My friend called. She uttered the words I had prayed against. I blinked. The humidity hummed against my skin. My face felt heavy, prickly, flush all at once. I didn’t know what to say. These were the words no doctor wants to say and no one wants to hear. The words that suffocate you, lodge in your throat, and sting your nose and eyes.
She whispered those words, and I was heartbroken and speechless. I searched for the words that could undo the sting, mend the cracks, resurrect the broken. But there were none.
When Chris died – an unimaginable 7 years ago – I forced myself to make all the phone calls to share the news. My voice shook so frantically that many people couldn’t understand what I was saying.
One call, my words finally spat out, all I could hear was her shrieking on the other end of the line, sobs echoing violently in the atrium where she stood. Another, they were so shocked, all they could say was, “it’ll be okay,” and I recoiled and yelled and sobbed that, no, no, it would never be okay again. Someone else pulled off the highway and prayed over me. In all the calls, there were a hundred utterances of “oh, my God,” calling upon a Father they may or may not believe in.

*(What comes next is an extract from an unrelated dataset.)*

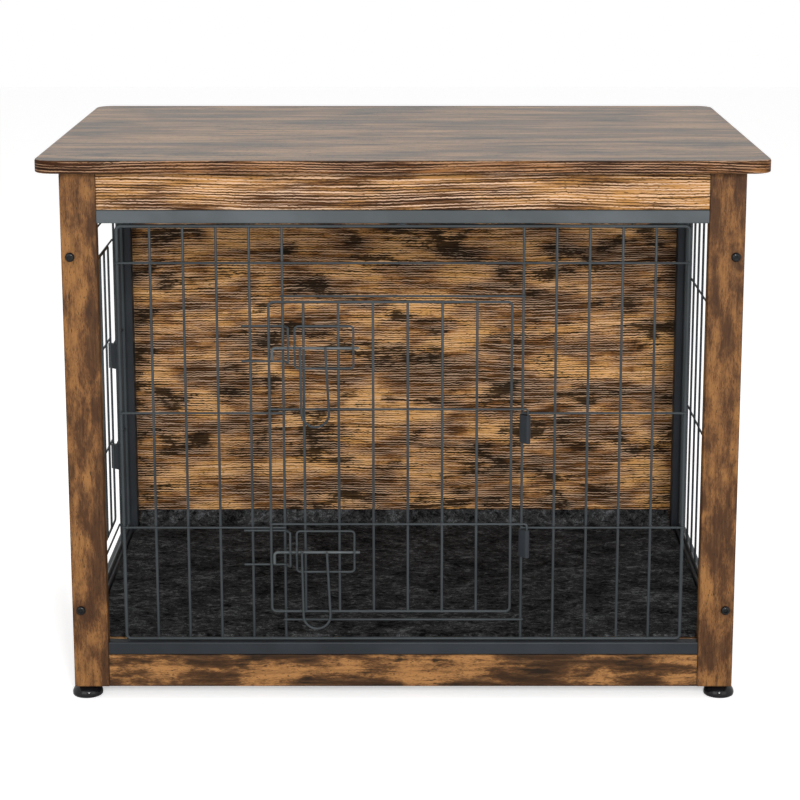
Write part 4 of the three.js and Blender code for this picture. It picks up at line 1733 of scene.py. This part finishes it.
@dataclass
class Studio:
    """A white floor, soft lamps and the camera."""

    picture: int = 800
    focal_pixels: float = 2328.0
    centre_pixels: tuple[float, float] = (411.3, 360.0)
    eye: tuple[float, float, float] = (0.0095, -2.8584, 0.9790)
    pitch_down: float = 12.355
    sensor: float = 36.0
    floor_size: float = 14.0
    floor_drop: float = 0.0005
    floor_white: float = 0.92
    floor_roughness: float = 0.9
    floor_glow: float = 0.47
    world_light: float = 0.5
    aim: tuple[float, float, float] = (0.0, 0.0, 0.32)

    def camera(self) -> None:
        """Sets up the camera as the photograph was taken."""
        data = bpy.data.cameras.new("camera")
        data.sensor_width = self.sensor
        data.lens = self.focal_pixels * self.sensor / self.picture
        half = self.picture / 2
        data.shift_x = (half - self.centre_pixels[0]) / self.picture
        data.shift_y = (self.centre_pixels[1] - half) / self.picture
        camera = bpy.data.objects.new("camera", data)
        camera.location = self.eye
        camera.rotation_euler = (math.radians(90.0 - self.pitch_down), 0.0, 0.0)
        bpy.context.collection.objects.link(camera)
        bpy.context.scene.camera = camera

    def lamp(self, name: str, place: Vector, aim: Vector, size: float, power: float) -> None:
        """Adds a square soft lamp.

        Args:
            name: The lamp's name.
            place: Where it hangs.
            aim: What it points at.
            size: Its width, in metres.
            power: Its power, in watts.
        """
        data = bpy.data.lights.new(name, "AREA")
        data.size = size
        data.energy = power
        lamp = bpy.data.objects.new(name, data)
        lamp.location = place
        lamp.rotation_euler = (aim - place).to_track_quat("-Z", "Y").to_euler()
        bpy.context.collection.objects.link(lamp)

    def world(self) -> None:
        """Makes the surroundings white to the eye and dimmer as a light."""
        world = bpy.data.worlds.new("world")
        bpy.context.scene.world = world
        world.use_nodes = True
        tree = world.node_tree
        tree.nodes.clear()
        path = tree.nodes.new("ShaderNodeLightPath")
        seen = path.outputs["Is Camera Ray"]
        for ray in ("Is Glossy Ray", "Is Transmission Ray"):
            either = tree.nodes.new("ShaderNodeMath")
            either.operation = "MAXIMUM"
            tree.links.new(seen, either.inputs[0])
            tree.links.new(path.outputs[ray], either.inputs[1])
            seen = either.outputs[0]
        strength = tree.nodes.new("ShaderNodeMapRange")
        strength.inputs["To Min"].default_value = self.world_light
        strength.inputs["To Max"].default_value = 1.0
        tree.links.new(seen, strength.inputs["Value"])
        background = tree.nodes.new("ShaderNodeBackground")
        background.inputs["Color"].default_value = (1.0, 1.0, 1.0, 1.0)
        tree.links.new(strength.outputs["Result"], background.inputs["Strength"])
        output = tree.nodes.new("ShaderNodeOutputWorld")
        tree.links.new(background.outputs[0], output.inputs["Surface"])

    def floor(self) -> None:
        """Lays a white floor that is pure white to the eye and keeps the shadow."""
        Bench.clear()
        bpy.ops.mesh.primitive_plane_add(size=self.floor_size, location=(0, 0, -self.floor_drop))
        floor = bpy.context.object
        floor.name = "floor"
        recipe = Recipe("floor_white")
        path = recipe.node("ShaderNodeLightPath")
        recipe.feed(recipe.shader.inputs["Base Color"], (*(self.floor_white,) * 3, 1.0))
        recipe.shader.inputs["Roughness"].default_value = self.floor_roughness
        recipe.shader.inputs["Emission Color"].default_value = (1.0, 1.0, 1.0, 1.0)
        glow = recipe.number("MULTIPLY", path.outputs["Is Camera Ray"], self.floor_glow)
        recipe.link(glow, recipe.shader.inputs["Emission Strength"])
        Bench.dress(floor, recipe.material)

    def build(self) -> None:
        """Sets up the whole studio."""
        bpy.context.scene.view_settings.view_transform = "Standard"
        self.camera()
        self.world()
        self.floor()
        aim = Vector(self.aim)
        self.lamp("key", Vector((0.35, -3.1, 1.42)), aim, 0.45, 61.0)
        self.lamp("left", Vector((-1.5, -2.9, 1.3)), aim, 2.0, 25.0)
        self.lamp("right", Vector((1.9, -2.4, 0.9)), aim, 1.8, 11.0)
        self.lamp("overhead", Vector((0.0, 0.2, 2.8)), aim, 2.4, 22.0)
        log.info("studio ready")


# ---------------------------------------------------------------- making


def wire_walls() -> list[WireWall]:
    """Places the wire walls inside the frame.

    Returns:
        The front, left and right wall.
    """
    inset = 0.0084
    front_gap = 0.021
    side_gap = 0.003
    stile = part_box("front_stile_right")
    face = -stile[0][1]
    outer = stile[1][0]
    half = -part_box("front_upright_right")[1][1] - side_gap
    return [
        WireWall("front", stile[0][0] - front_gap, face - inset, 0.0, 1, 5),
        WireWall("left", half, outer - inset, -math.pi / 2, -1, 2),
        WireWall("right", half, outer - inset, math.pi / 2),
    ]


def main() -> None:
    """Loads the frame and builds the looks round it."""
    logging.basicConfig(level=logging.INFO, format="%(message)s")
    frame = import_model()
    Studio().build()

    coat = PowderCoat("coat_wire").material()
    bright = PowderCoat("coat_bolt", colour=(0.062, 0.071, 0.075), roughness=0.30).material()
    tube = PowderCoat("coat_tube", colour=(0.020, 0.023, 0.027), specular=0.12).material()
    Boards().build(frame["nodes"], tube)
    for wall in wire_walls():
        WireFront(wall, coat, bright).build()

    ButtonScrew().build(Moulding("black_oxide", (0.003, 0.003, 0.0035), 0.24, 0.22).material())
    LevellingFoot().build(Moulding("black_gloss", roughness=0.12, specular=0.25).material())
    FeltMat().build(Felt("charcoal_felt").material())


if __name__ == "__main__":
    main()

Many hung up the phone, got in their cars or climbed on airplanes, and came and held me wordlessly.
To this day, these memories make my body shake imperceptibly, the palpable weight of grief still there behind closed doors.

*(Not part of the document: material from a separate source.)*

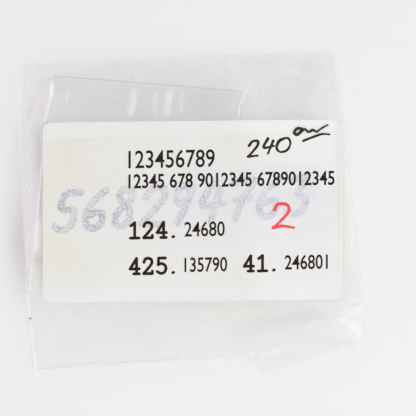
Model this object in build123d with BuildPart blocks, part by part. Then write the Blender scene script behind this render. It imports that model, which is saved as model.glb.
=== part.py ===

There’s a part of me that believes these memories, these experiences should have better equipped me to respond when someone tells me equally bad news. I hoped to grope around in the darkness and stumble upon the words I could use to console.
But there are none.
Paul wrote, “weep with those who weep,” and I am realizing the blunt beauty of that phrase. When there are no words, weeping is the only option.
I once read about a woman who studied the microscopic make up of tears. She discovered stunning patterns that seemed to correlate with different types of tears – the tears of grief, of joy, of onions. The photographer said the topography of tears seems to “carry a microcosm of the collective human experience, like one drop of the ocean.”
Tears are the medium of our most primal language in moments as unrelenting as death, as basic as hunger, and as complex as a rite of passage. They are the evidence of our inner life overflowing its boundaries, spilling over into consciousness. [Rose-Lynn Fisher]
Only with tears, then, do we really connect over the deepest of griefs, the darkest of valleys.
I want to add that even when the tears won’t come, when your eyes are parched and your jaw clenches against the hurt, the point is that you’re there. Even if you’re 3000 miles away, you’re there. There to answer the phone, a text message, an email. There to say, this sucks. There to say, I’m sorry. There to say, I love you.
My friend calls, and I weep for her, with her. And our tears carry the weight of our heartbreak.